WHAT NEEDS TO BE DONE. Provide the data again in its entirety, exactly as given.

[PROVIDED MATERIAL start]

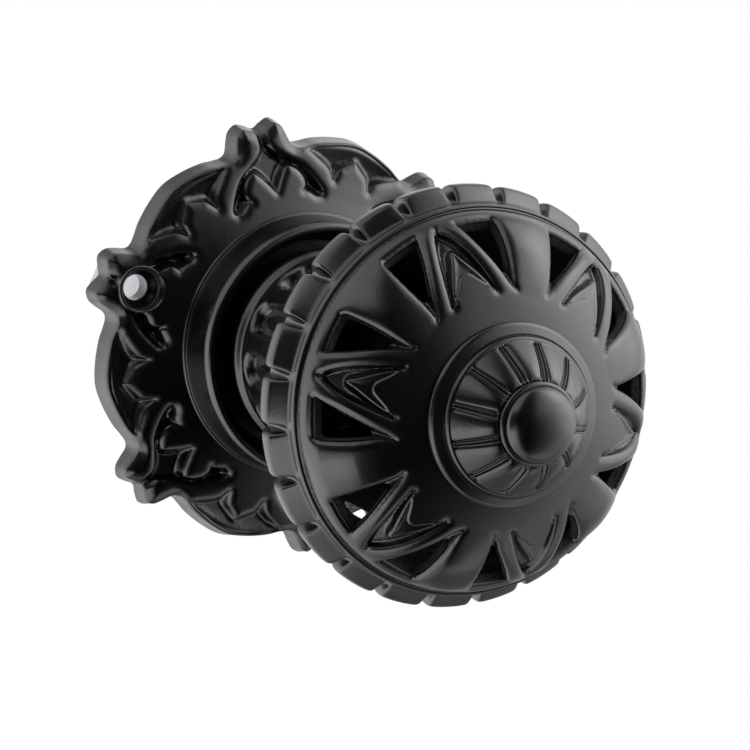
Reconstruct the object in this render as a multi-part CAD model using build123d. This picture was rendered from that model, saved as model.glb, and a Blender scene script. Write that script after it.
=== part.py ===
from build123d import *
from math import atan2, cos, degrees, radians, sin, sqrt, tan
import os

# ---------------------------------------------------------------------------
# Ornamental cast-iron centre/mortice door knob on its rose.
# Frame: +Z up, the knob axis lies along Y, the door face is the plane Y = 0
# and the knob stands out of it towards -Y. The origin is the centre of the
# rose on the door face. Every solid is drawn with its axis along local Z
# (door face at z = 0) and turned into place at the end. Millimetres.
# ---------------------------------------------------------------------------

# Rose (back plate)
ROSE_EDGE = 4.3          # thickness at the outline
ROSE_PAIRS = 6           # horn pairs and lobes
BOSS_FOOT_R = 21.0
BOSS_FOOT_Z = 8.0
BOSS_TOP_Z = 15.8
BOSS_LIP_R = 18.1        # mouth of the recess for the knob neck
RECESS_Z = 9.4           # floor of that recess
HUB_R = 13.5             # solid hub behind the boss
HUB_BORE_R = 9.0         # seat of the bush
COUNTERBORE_R = 11.4     # pocket on the door side for washer and circlip
COUNTERBORE_Z = 3.2
RELIEF = 1.1             # depth of the sunken leafwork
SCREW_R = 29.3           # pitch radius of the two fixing holes
SCREW_HOLE_R = 2.0
SCREW_HEAD_R = 3.5       # countersink at the face
SCREW_RING_R = 3.85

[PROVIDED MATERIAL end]

FINISHED EXERCISE.
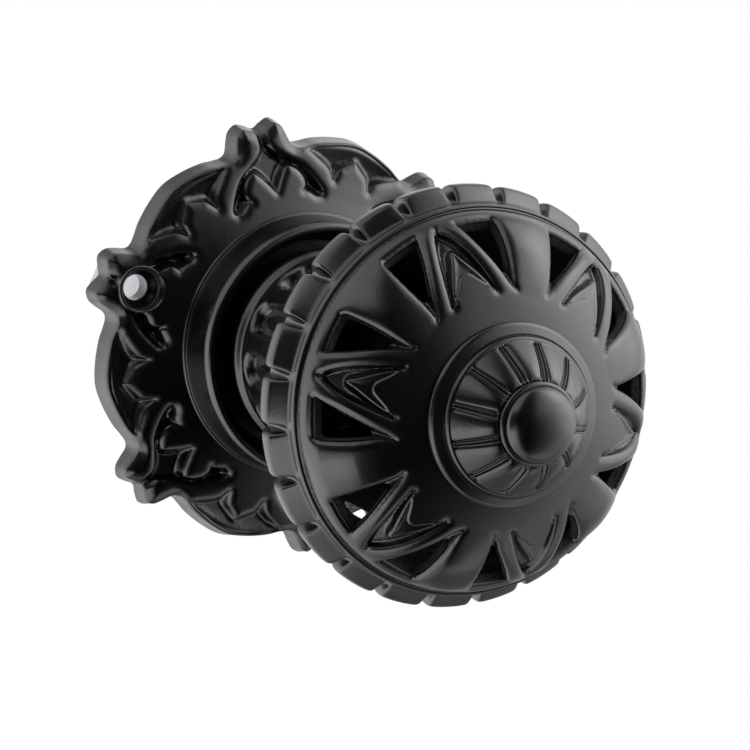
Reconstruct the object in this render as a multi-part CAD model using build123d. This picture was rendered from that model, saved as model.glb, and a Blender scene script. Write that script after it.
=== part.py ===
from build123d import *
from math import atan2, cos, degrees, radians, sin, sqrt, tan
import os

# ---------------------------------------------------------------------------
# Ornamental cast-iron centre/mortice door knob on its rose.
# Frame: +Z up, the knob axis lies along Y, the door face is the plane Y = 0
# and the knob stands out of it towards -Y. The origin is the centre of the
# rose on the door face. Every solid is drawn with its axis along local Z
# (door face at z = 0) and turned into place at the end. Millimetres.
# ---------------------------------------------------------------------------

# Rose (back plate)
ROSE_EDGE = 4.3          # thickness at the outline
ROSE_PAIRS = 6           # horn pairs and lobes
BOSS_FOOT_R = 21.0
BOSS_FOOT_Z = 8.0
BOSS_TOP_Z = 15.8
BOSS_LIP_R = 18.1        # mouth of the recess for the knob neck
RECESS_Z = 9.4           # floor of that recess
HUB_R = 13.5             # solid hub behind the boss
HUB_BORE_R = 9.0         # seat of the bush
COUNTERBORE_R = 11.4     # pocket on the door side for washer and circlip
COUNTERBORE_Z = 3.2
RELIEF = 1.1             # depth of the sunken leafwork
SCREW_R = 29.3           # pitch radius of the two fixing holes
SCREW_HOLE_R = 2.0
SCREW_HEAD_R = 3.5       # countersink at the face
SCREW_RING_R = 3.85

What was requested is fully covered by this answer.